Peter Markowski owns Restoration and Performance Motorcars in Vergennes, which specializes in Italian sports cars like Ferraris. Eben was just 10 years old when his father taught him how to weld. He and his brother loved working on cars, even if, at times, their father didn’t want customers to know just how young the mechanics were.

"My father’d put the phone to his chest and he’d say, "Guys, come on." And he’d shoo us out from under cars because a client may have been coming in and he didn’t want to see two little kids putting a drive shaft into his car," Eben explains. 

Markowski’s father allowed him to use the car shop’s tools and work space to make sculptures from metal. Markowski didn’t have a commission for a sculpture of a giraffe but he was working on it any way when a couple pulled in to the shop.

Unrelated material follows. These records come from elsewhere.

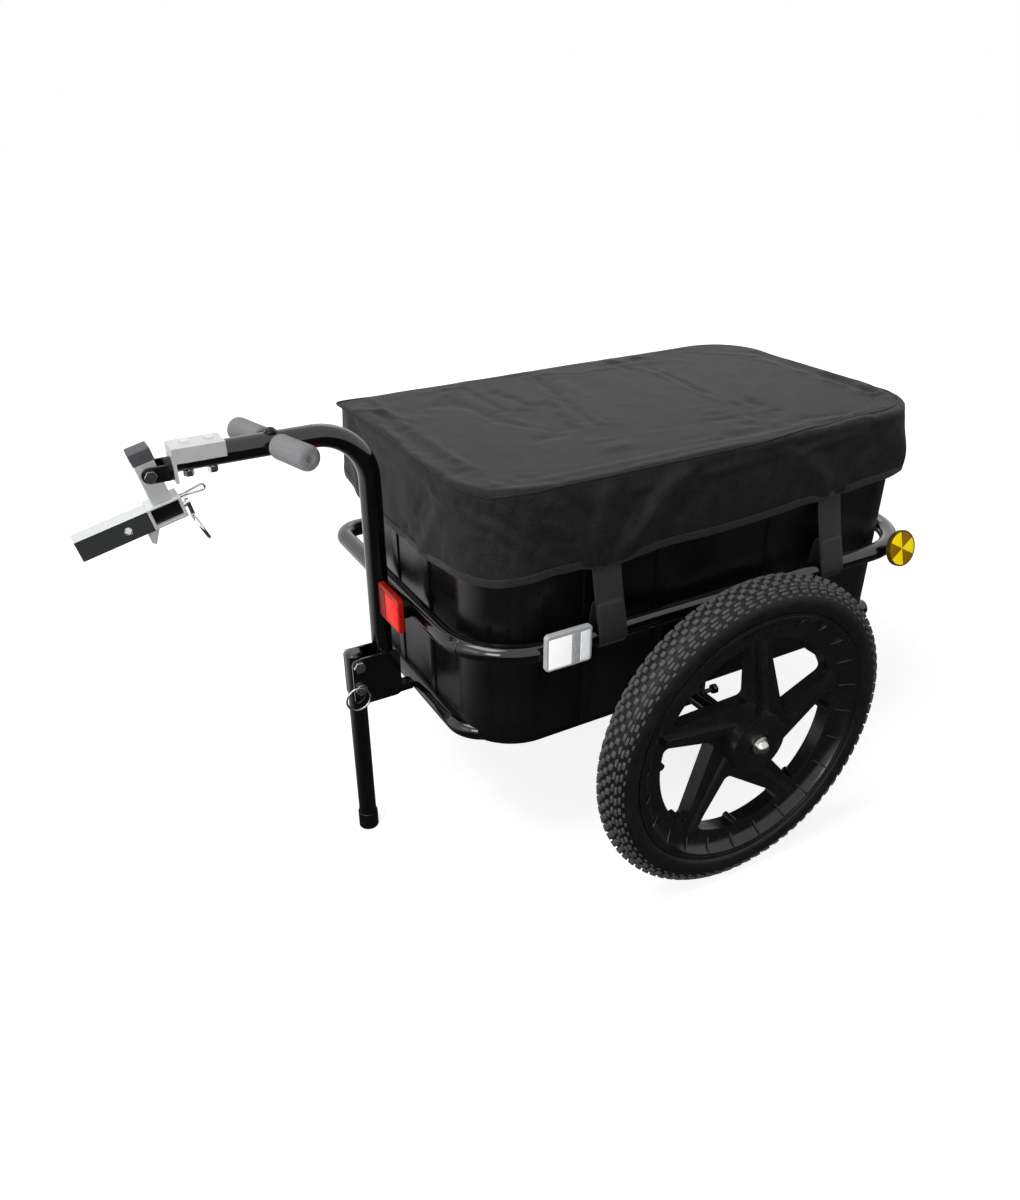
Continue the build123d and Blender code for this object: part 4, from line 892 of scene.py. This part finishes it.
    def cut(self) -> tuple[bmesh.types.BMesh, list[int], list[int]]:
        """Makes the top panel and the skirt below it.

        Returns:
            The mesh, the vertex numbers round the top's edge and those round the hem.
        """
        bm = bmesh.new()
        columns = round((self.high.x - self.low.x) / mm(self.cell))
        rows = round((self.high.y - self.low.y) / mm(self.cell))
        bmesh.ops.create_grid(bm, x_segments=columns, y_segments=rows, size=1.0)
        middle = (self.low + self.high) / 2
        places = {}
        for vert in bm.verts:
            u, v = vert.co.x, vert.co.y
            reach = max(abs(u), abs(v))
            if reach > 0.999:
                places[vert] = (u, v)
            vert.co = self.top_point(u, v, reach, middle)
        loops = bm.loops.layers.uv.new("cloth")
        for face in bm.faces:
            for loop in face.loops:
                loop[loops].uv = (loop.vert.co.x, loop.vert.co.y)
        border = [edge for edge in bm.edges if edge.is_boundary]
        rings = [self.ordered(border)]
        turns = [places[vert] for vert in rings[0]]
        count = round(self.skirt / self.cell)
        for _ in range(count):
            made = bmesh.ops.extrude_edge_only(bm, edges=border)["geom"]
            fresh = [g for g in made if isinstance(g, bmesh.types.BMVert)]
            border = [g for g in made if isinstance(g, bmesh.types.BMEdge) and g.is_boundary]
            bmesh.ops.translate(bm, verts=fresh, vec=(0, 0, -mm(self.skirt) / count))
            rings.append(self.ordered(border))
        self.map_skirt(bm, loops, rings)
        self.hang(rings, turns)
        bmesh.ops.recalc_face_normals(bm, faces=bm.faces)
        bm.verts.index_update()
        # The simulation's result hangs on the order of edges and faces, so that order is fixed.
        for items in (bm.edges, bm.faces):
            ranked = sorted(items, key=lambda item: [
                round(c, 5) for v in sorted(item.verts, key=lambda v: v.index) for c in v.co])
            ranks = {item: rank for rank, item in enumerate(ranked)}
            items.sort(key=ranks.get, reverse=True)
        return bm, [v.index for v in rings[0]], [v.index for v in rings[-1]]

    def top_point(self, u: float, v: float, reach: float, middle: Vector) -> Vector:
        """Place of one point of the top panel, with its folds and its slight sag.

        Args:
            u: Place along X, from minus one to one.
            v: Place along Y, from minus one to one.
            reach: The larger of the two, without its sign.
            middle: The middle of the tub.

        Returns:
            The point.
        """
        if reach < 1e-6:
            return Vector((middle.x, middle.y, self.top - mm(3)))
        edge = self.seam(u / reach, v / reach)
        half = Vector(((self.high.x - self.low.x) / 2, (self.high.y - self.low.y) / 2))
        plain = Vector((middle.x + u * half.x, middle.y + v * half.y, edge.z))
        centre = Vector((middle.x, middle.y, edge.z))
        point = plain.lerp(centre.lerp(edge, reach), reach ** 5)
        inside = smooth_step(1.0, 0.78, reach)
        point.z = edge.z + (self.top - edge.z) * inside
        along, across = (point.x - self.axle) * 1000, point.y * 1000
        folds = sum(fold.at(along, across) for fold in self.top_folds)
        soft = noise.noise(Vector((point.x * 7, point.y * 9, 0.3))) * 2.4
        soft += noise.noise(Vector((point.x * 22, point.y * 30, 2.3))) * 0.9
        point.z += mm((folds + soft - 2.4 + 1.2 * reach) * smooth_step(1.0, 0.86, reach))
        return point

    def hang(self, rings: Sequence[Sequence[bmesh.types.BMVert]],
             turns: Sequence[tuple[float, float]]) -> None:
        """Hangs the skirt from the seam over the rim's edge, with its folds.

        Args:
            rings: The skirt's rings of vertices, from the seam to the hem.
            turns: Each column's place on the unit square's edge.
        """
        rim = (self.rim_corner,) * 4
        sharp = self.rim_corner, self.rim_corner, self.rim_corner, self.corners[3] + 10
        for column, (u, v) in enumerate(turns):
            start = rings[0][column].co.copy()
            edge = self.outline(u, v, self.rim_out, sharp if u > 0 > v else rim)
            edge.z = min(start.z, self.top - mm(0.6))
            foot = self.outline(u, v, self.hem_out, sharp if u > 0 > v else rim)
            along, across = (foot.x - self.axle) * 1000, foot.y * 1000
            out = Vector((foot.x - edge.x, foot.y - edge.y, 0)).normalized()
            spare = max(0.0, (Vector((edge.x - start.x, edge.y - start.y, 0))).length)
            length = mm(self.skirt + self.extra(along, across))
            foot.z = edge.z - (length - spare)
            for depth, ring in enumerate(rings[1:], 1):
                travelled = length * depth / (len(rings) - 1)
                if travelled < spare:
                    point = start.lerp(edge, travelled / spare)
                else:
                    point = edge.lerp(foot, (travelled - spare) / (length - spare))
                share = depth / (len(rings) - 1)
                ring[column].co = point + out * mm(self.fold(along, across, point.z * 1000, share))

    def extra(self, along: float, across: float) -> float:
        """How much longer the skirt hangs here than at its shortest, in millimetres."""
        wave = 2.5 * noise.noise(Vector((along * 0.012, across * 0.012, 4.0)))
        front = self.front_drop * smooth_step(240, 290, along) * smooth_step(150, 70, abs(across))
        pulled = sum(self.strap_pull * hump(along - place, self.strap_reach) for place in self.strap_places)
        return wave + front + pulled * smooth_step(150, 180, abs(across))

    def fold(self, along: float, across: float, height: float, share: float) -> float:
        """How far the skirt stands out or in at a point, in millimetres."""
        slow = noise.noise(Vector((along * 0.011, across * 0.011, height * 0.006)))
        quick = noise.noise(Vector((along * 0.03, across * 0.03, height * 0.01 + 5)))
        bend = (2.6 * slow + 1.8 * quick) * smooth_step(0.0, 0.5, share)
        if across > 100:
            bend += sum(fold.at(along, height) for fold in self.left_folds)
        elif across < -100:
            bend += sum(fold.at(along - 12, height) for fold in self.left_folds[3:])
        if along > 200:
            bend += sum(fold.at(across, height) for fold in self.front_folds)
        return bend * smooth_step(0.02, 0.16, share)

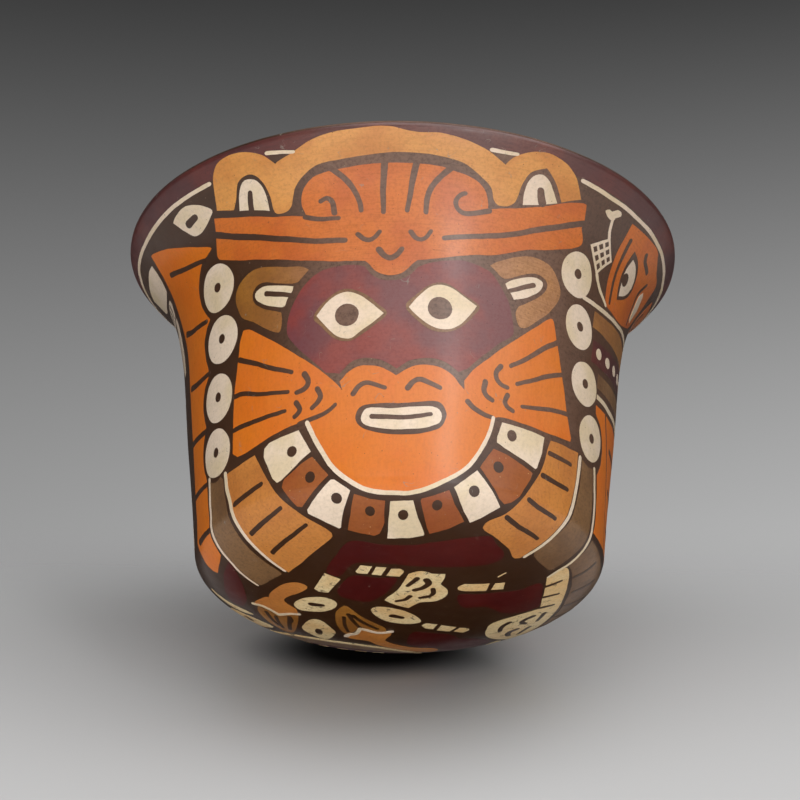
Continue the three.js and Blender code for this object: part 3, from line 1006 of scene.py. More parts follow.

"Former clients of the garage happened to be driving by the shop one day when I was out working and I remember them abruptly pulling in," Eben said. "Fortunately for me, they saw the potential in it and I was completely blown away by their interest in it and their willingness to want to own it." 

Markowski’s animals sculptures are stylized but anatomically accurate with an emotion about them. Before the giraffe sculpture was finished, another customer of the family garage drove up and ordered a second giraffe. He’s also sculpted a life-size horse, a dolphin and a gargoyle. His method is to hammer sheets of copper onto wooden forms.

Markowski was able to translate his newly honed sculpting abilities back into the car business, doing body work on automobiles. 

"That created my niche in the company that didn’t exist before," he explained. "So, instead of having to say, "Oh, we need to have this door panel made. We need to go to Boston or California to find someone to do sheet metal." I happened to be there teaching myself how to do this but not for cars. I was trying to get away from cars. I was doing it for sculptures."

Markowski was working on a sculpture of a rhinoceros when a rare 1951 Ferrari came to the family car shop.

Peter Markowski thought that his son would be perfect for the project. "We try not to give him the mundane tasks because his head isn’t in it but when it’s a huge challenge or something really off the wall, he’s all about that." 

Homer Wells is a painter and tinkerer who lives in Monkton. Wells says "Eben’s powers of observation and mechanical voodoo is beyond belief."

"He’s just a truly gifted artist that not only understands animal forms but mechanical forms and machines and movements." Wells notes. "And it’s just an incredible host of skills." 

Those skills were all self-taught. Markowski didn’t go to college. But his art career just got a major shot in the arm. He recently got a commission for a sculpture of a life-size elephant and its calf from a woman who saw one of his giraffes.

Markowski says the elephant commission is a turning point in his career. "This will be one that I will be able to make a living while I do this. My plan is that I’m not going to have to necessarily scramble to find work on the side so that I can afford to build a sculpture for someone."

The elephant commission has enabled Markowski to build a studio at his home in Panton. The true-to-life elephant sculpture, which he plans to do in steel, will start to take shape this month.